_The input_
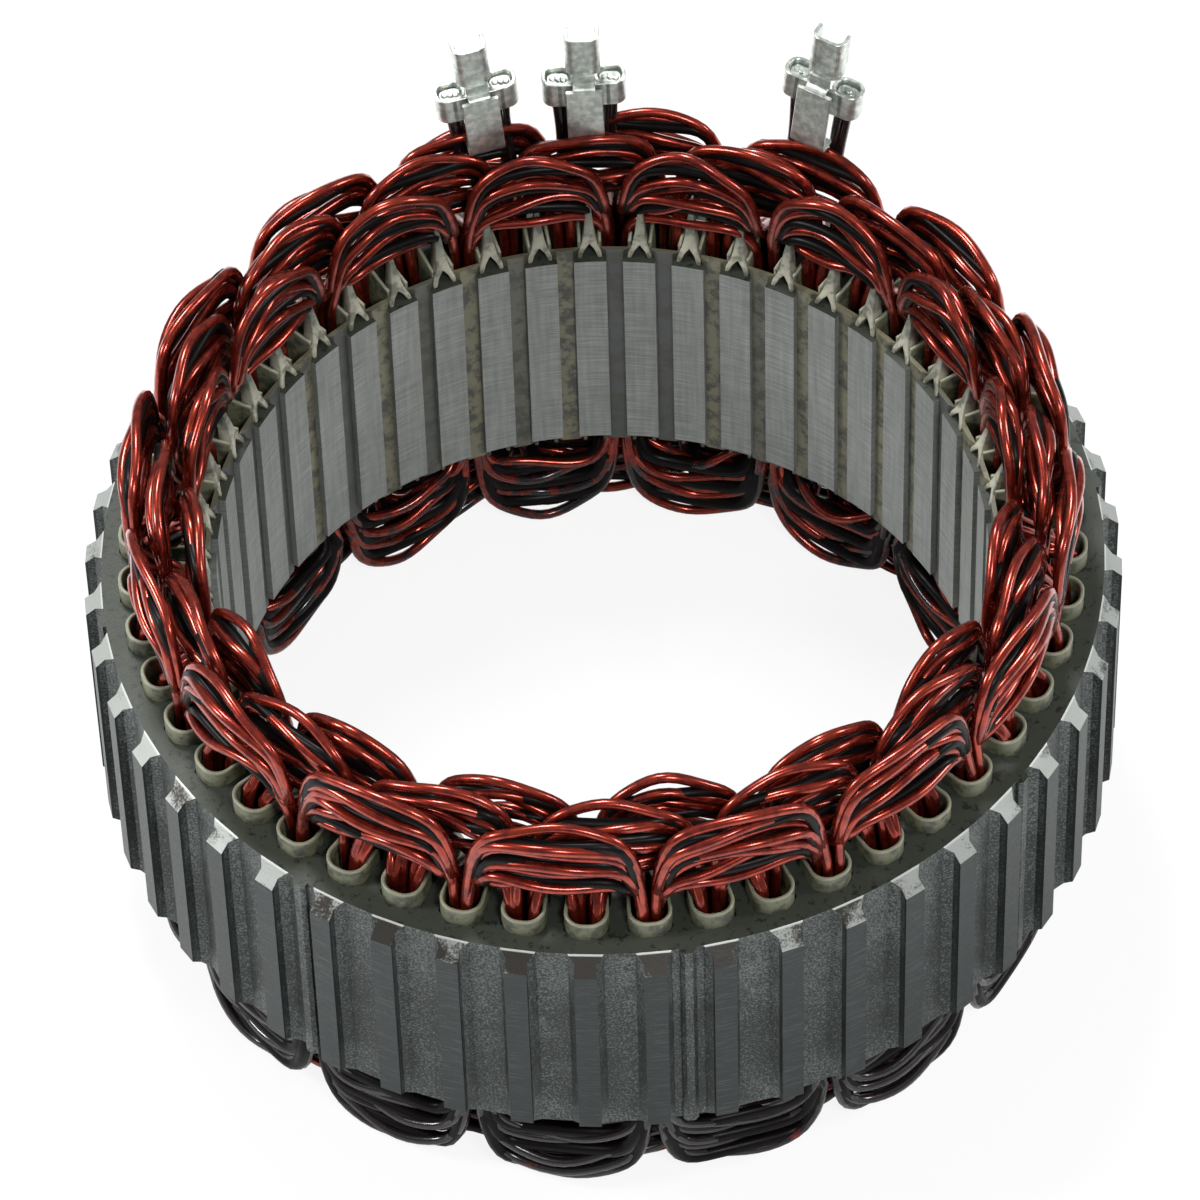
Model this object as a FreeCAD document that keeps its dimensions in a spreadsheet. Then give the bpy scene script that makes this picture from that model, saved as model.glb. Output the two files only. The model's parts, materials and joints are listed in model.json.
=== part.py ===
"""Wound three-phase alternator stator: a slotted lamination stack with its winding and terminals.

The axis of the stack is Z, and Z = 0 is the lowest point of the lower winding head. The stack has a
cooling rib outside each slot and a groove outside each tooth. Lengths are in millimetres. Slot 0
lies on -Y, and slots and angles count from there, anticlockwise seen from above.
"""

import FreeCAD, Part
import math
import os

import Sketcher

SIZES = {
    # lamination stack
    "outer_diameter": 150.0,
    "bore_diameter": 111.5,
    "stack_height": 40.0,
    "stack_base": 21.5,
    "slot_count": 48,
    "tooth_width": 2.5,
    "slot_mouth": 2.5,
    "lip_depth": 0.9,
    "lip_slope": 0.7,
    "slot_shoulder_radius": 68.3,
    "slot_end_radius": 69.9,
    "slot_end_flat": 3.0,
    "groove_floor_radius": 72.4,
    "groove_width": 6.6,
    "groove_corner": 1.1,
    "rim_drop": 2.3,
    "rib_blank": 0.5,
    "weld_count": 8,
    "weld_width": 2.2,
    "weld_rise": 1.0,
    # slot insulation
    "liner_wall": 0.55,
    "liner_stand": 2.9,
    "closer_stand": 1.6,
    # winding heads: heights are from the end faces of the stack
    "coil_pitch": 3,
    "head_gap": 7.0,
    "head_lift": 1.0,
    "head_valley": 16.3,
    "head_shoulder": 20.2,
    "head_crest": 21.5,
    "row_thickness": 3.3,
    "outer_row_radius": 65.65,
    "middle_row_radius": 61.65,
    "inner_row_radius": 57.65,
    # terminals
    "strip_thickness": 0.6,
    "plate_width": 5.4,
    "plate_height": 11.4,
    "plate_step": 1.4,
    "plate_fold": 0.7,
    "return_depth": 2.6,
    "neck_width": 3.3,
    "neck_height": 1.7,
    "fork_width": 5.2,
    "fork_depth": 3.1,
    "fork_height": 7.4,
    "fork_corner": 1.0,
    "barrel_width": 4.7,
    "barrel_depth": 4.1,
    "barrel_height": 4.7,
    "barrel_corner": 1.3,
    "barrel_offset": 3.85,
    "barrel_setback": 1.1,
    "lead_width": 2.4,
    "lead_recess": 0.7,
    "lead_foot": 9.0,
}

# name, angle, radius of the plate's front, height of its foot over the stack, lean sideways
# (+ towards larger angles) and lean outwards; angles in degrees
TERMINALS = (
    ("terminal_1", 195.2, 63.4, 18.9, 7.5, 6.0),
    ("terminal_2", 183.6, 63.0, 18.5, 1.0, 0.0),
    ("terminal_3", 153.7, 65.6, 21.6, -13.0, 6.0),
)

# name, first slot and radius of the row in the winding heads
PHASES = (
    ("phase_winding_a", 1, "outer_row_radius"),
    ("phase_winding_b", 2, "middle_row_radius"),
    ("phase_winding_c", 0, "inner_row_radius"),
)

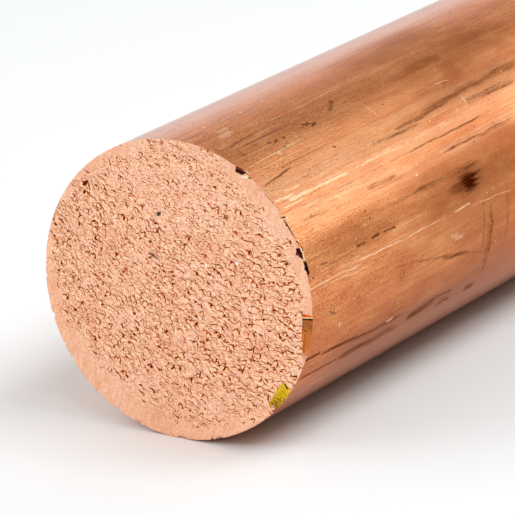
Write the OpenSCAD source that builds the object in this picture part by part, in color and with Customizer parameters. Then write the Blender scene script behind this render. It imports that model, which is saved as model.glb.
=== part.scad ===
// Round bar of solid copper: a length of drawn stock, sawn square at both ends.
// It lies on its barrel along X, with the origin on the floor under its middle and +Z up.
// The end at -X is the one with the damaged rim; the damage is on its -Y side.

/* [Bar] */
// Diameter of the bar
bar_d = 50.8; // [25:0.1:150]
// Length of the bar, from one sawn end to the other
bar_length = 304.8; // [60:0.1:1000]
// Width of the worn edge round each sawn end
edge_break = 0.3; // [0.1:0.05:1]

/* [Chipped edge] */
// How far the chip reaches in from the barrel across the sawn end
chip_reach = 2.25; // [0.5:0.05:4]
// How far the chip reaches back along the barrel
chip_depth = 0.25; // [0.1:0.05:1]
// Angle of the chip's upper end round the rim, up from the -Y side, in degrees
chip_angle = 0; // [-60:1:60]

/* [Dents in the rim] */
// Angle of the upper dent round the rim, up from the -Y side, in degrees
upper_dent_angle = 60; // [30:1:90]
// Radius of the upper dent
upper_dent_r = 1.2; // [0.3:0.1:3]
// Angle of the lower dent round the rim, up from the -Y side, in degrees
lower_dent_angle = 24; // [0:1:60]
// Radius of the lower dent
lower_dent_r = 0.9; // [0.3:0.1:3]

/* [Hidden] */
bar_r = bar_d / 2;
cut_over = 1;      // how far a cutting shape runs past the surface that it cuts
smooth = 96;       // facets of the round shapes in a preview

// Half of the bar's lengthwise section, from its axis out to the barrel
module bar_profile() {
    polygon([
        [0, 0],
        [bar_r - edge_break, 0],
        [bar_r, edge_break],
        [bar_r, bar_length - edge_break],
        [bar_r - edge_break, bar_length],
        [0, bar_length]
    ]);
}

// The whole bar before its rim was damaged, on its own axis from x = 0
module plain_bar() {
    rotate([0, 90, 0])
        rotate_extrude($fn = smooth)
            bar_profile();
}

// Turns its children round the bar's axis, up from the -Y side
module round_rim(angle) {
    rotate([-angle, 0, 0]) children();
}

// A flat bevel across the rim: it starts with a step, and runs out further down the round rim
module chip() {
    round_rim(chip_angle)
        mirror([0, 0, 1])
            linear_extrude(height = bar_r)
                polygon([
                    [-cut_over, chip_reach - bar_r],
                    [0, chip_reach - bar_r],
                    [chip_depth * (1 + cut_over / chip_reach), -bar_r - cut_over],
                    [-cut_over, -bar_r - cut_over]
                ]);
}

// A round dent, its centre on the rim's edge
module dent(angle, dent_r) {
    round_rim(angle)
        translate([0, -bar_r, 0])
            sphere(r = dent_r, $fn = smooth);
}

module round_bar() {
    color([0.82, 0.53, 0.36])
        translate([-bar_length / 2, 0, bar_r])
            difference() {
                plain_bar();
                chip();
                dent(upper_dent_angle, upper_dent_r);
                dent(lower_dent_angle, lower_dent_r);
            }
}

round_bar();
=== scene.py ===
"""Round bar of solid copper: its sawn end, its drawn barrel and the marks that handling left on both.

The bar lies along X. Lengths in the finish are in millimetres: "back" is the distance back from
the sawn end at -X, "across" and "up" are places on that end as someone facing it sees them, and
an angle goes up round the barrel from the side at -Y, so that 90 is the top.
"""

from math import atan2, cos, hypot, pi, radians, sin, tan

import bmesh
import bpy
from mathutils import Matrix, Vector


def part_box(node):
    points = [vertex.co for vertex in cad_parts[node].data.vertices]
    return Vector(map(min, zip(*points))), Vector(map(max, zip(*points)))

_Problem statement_
Using the data above, print every record exactly as shown.

_The answer_
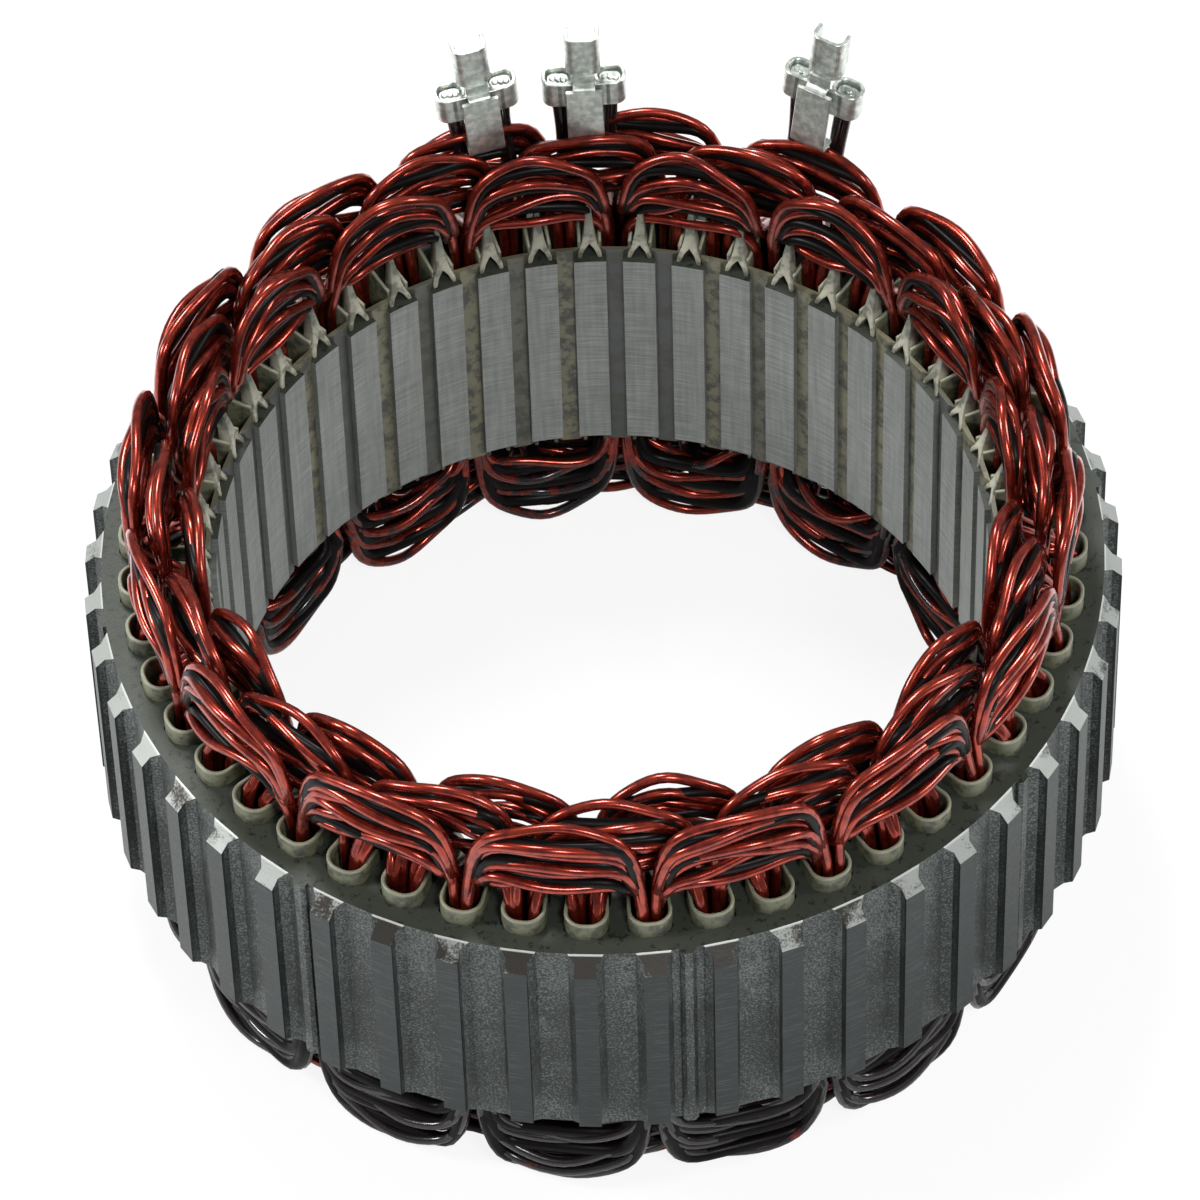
Model this object as a FreeCAD document that keeps its dimensions in a spreadsheet. Then give the bpy scene script that makes this picture from that model, saved as model.glb. Output the two files only. The model's parts, materials and joints are listed in model.json.
=== part.py ===
"""Wound three-phase alternator stator: a slotted lamination stack with its winding and terminals.

The axis of the stack is Z, and Z = 0 is the lowest point of the lower winding head. The stack has a
cooling rib outside each slot and a groove outside each tooth. Lengths are in millimetres. Slot 0
lies on -Y, and slots and angles count from there, anticlockwise seen from above.
"""

import FreeCAD, Part
import math
import os

import Sketcher

SIZES = {
    # lamination stack
    "outer_diameter": 150.0,
    "bore_diameter": 111.5,
    "stack_height": 40.0,
    "stack_base": 21.5,
    "slot_count": 48,
    "tooth_width": 2.5,
    "slot_mouth": 2.5,
    "lip_depth": 0.9,
    "lip_slope": 0.7,
    "slot_shoulder_radius": 68.3,
    "slot_end_radius": 69.9,
    "slot_end_flat": 3.0,
    "groove_floor_radius": 72.4,
    "groove_width": 6.6,
    "groove_corner": 1.1,
    "rim_drop": 2.3,
    "rib_blank": 0.5,
    "weld_count": 8,
    "weld_width": 2.2,
    "weld_rise": 1.0,
    # slot insulation
    "liner_wall": 0.55,
    "liner_stand": 2.9,
    "closer_stand": 1.6,
    # winding heads: heights are from the end faces of the stack
    "coil_pitch": 3,
    "head_gap": 7.0,
    "head_lift": 1.0,
    "head_valley": 16.3,
    "head_shoulder": 20.2,
    "head_crest": 21.5,
    "row_thickness": 3.3,
    "outer_row_radius": 65.65,
    "middle_row_radius": 61.65,
    "inner_row_radius": 57.65,
    # terminals
    "strip_thickness": 0.6,
    "plate_width": 5.4,
    "plate_height": 11.4,
    "plate_step": 1.4,
    "plate_fold": 0.7,
    "return_depth": 2.6,
    "neck_width": 3.3,
    "neck_height": 1.7,
    "fork_width": 5.2,
    "fork_depth": 3.1,
    "fork_height": 7.4,
    "fork_corner": 1.0,
    "barrel_width": 4.7,
    "barrel_depth": 4.1,
    "barrel_height": 4.7,
    "barrel_corner": 1.3,
    "barrel_offset": 3.85,
    "barrel_setback": 1.1,
    "lead_width": 2.4,
    "lead_recess": 0.7,
    "lead_foot": 9.0,
}

# name, angle, radius of the plate's front, height of its foot over the stack, lean sideways
# (+ towards larger angles) and lean outwards; angles in degrees
TERMINALS = (
    ("terminal_1", 195.2, 63.4, 18.9, 7.5, 6.0),
    ("terminal_2", 183.6, 63.0, 18.5, 1.0, 0.0),
    ("terminal_3", 153.7, 65.6, 21.6, -13.0, 6.0),
)

# name, first slot and radius of the row in the winding heads
PHASES = (
    ("phase_winding_a", 1, "outer_row_radius"),
    ("phase_winding_b", 2, "middle_row_radius"),
    ("phase_winding_c", 0, "inner_row_radius"),
)

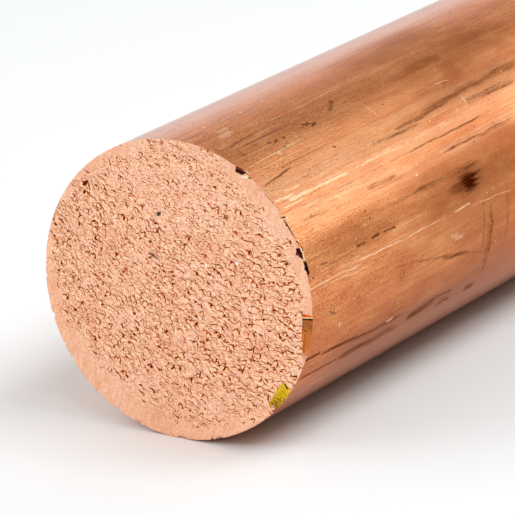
Write the OpenSCAD source that builds the object in this picture part by part, in color and with Customizer parameters. Then write the Blender scene script behind this render. It imports that model, which is saved as model.glb.
=== part.scad ===
// Round bar of solid copper: a length of drawn stock, sawn square at both ends.
// It lies on its barrel along X, with the origin on the floor under its middle and +Z up.
// The end at -X is the one with the damaged rim; the damage is on its -Y side.

/* [Bar] */
// Diameter of the bar
bar_d = 50.8; // [25:0.1:150]
// Length of the bar, from one sawn end to the other
bar_length = 304.8; // [60:0.1:1000]
// Width of the worn edge round each sawn end
edge_break = 0.3; // [0.1:0.05:1]

/* [Chipped edge] */
// How far the chip reaches in from the barrel across the sawn end
chip_reach = 2.25; // [0.5:0.05:4]
// How far the chip reaches back along the barrel
chip_depth = 0.25; // [0.1:0.05:1]
// Angle of the chip's upper end round the rim, up from the -Y side, in degrees
chip_angle = 0; // [-60:1:60]

/* [Dents in the rim] */
// Angle of the upper dent round the rim, up from the -Y side, in degrees
upper_dent_angle = 60; // [30:1:90]
// Radius of the upper dent
upper_dent_r = 1.2; // [0.3:0.1:3]
// Angle of the lower dent round the rim, up from the -Y side, in degrees
lower_dent_angle = 24; // [0:1:60]
// Radius of the lower dent
lower_dent_r = 0.9; // [0.3:0.1:3]

/* [Hidden] */
bar_r = bar_d / 2;
cut_over = 1;      // how far a cutting shape runs past the surface that it cuts
smooth = 96;       // facets of the round shapes in a preview

// Half of the bar's lengthwise section, from its axis out to the barrel
module bar_profile() {
    polygon([
        [0, 0],
        [bar_r - edge_break, 0],
        [bar_r, edge_break],
        [bar_r, bar_length - edge_break],
        [bar_r - edge_break, bar_length],
        [0, bar_length]
    ]);
}

// The whole bar before its rim was damaged, on its own axis from x = 0
module plain_bar() {
    rotate([0, 90, 0])
        rotate_extrude($fn = smooth)
            bar_profile();
}

// Turns its children round the bar's axis, up from the -Y side
module round_rim(angle) {
    rotate([-angle, 0, 0]) children();
}

// A flat bevel across the rim: it starts with a step, and runs out further down the round rim
module chip() {
    round_rim(chip_angle)
        mirror([0, 0, 1])
            linear_extrude(height = bar_r)
                polygon([
                    [-cut_over, chip_reach - bar_r],
                    [0, chip_reach - bar_r],
                    [chip_depth * (1 + cut_over / chip_reach), -bar_r - cut_over],
                    [-cut_over, -bar_r - cut_over]
                ]);
}

// A round dent, its centre on the rim's edge
module dent(angle, dent_r) {
    round_rim(angle)
        translate([0, -bar_r, 0])
            sphere(r = dent_r, $fn = smooth);
}

module round_bar() {
    color([0.82, 0.53, 0.36])
        translate([-bar_length / 2, 0, bar_r])
            difference() {
                plain_bar();
                chip();
                dent(upper_dent_angle, upper_dent_r);
                dent(lower_dent_angle, lower_dent_r);
            }
}

round_bar();
=== scene.py ===
"""Round bar of solid copper: its sawn end, its drawn barrel and the marks that handling left on both.

The bar lies along X. Lengths in the finish are in millimetres: "back" is the distance back from
the sawn end at -X, "across" and "up" are places on that end as someone facing it sees them, and
an angle goes up round the barrel from the side at -Y, so that 90 is the top.
"""

from math import atan2, cos, hypot, pi, radians, sin, tan

import bmesh
import bpy
from mathutils import Matrix, Vector


def part_box(node):
    points = [vertex.co for vertex in cad_parts[node].data.vertices]
    return Vector(map(min, zip(*points))), Vector(map(max, zip(*points)))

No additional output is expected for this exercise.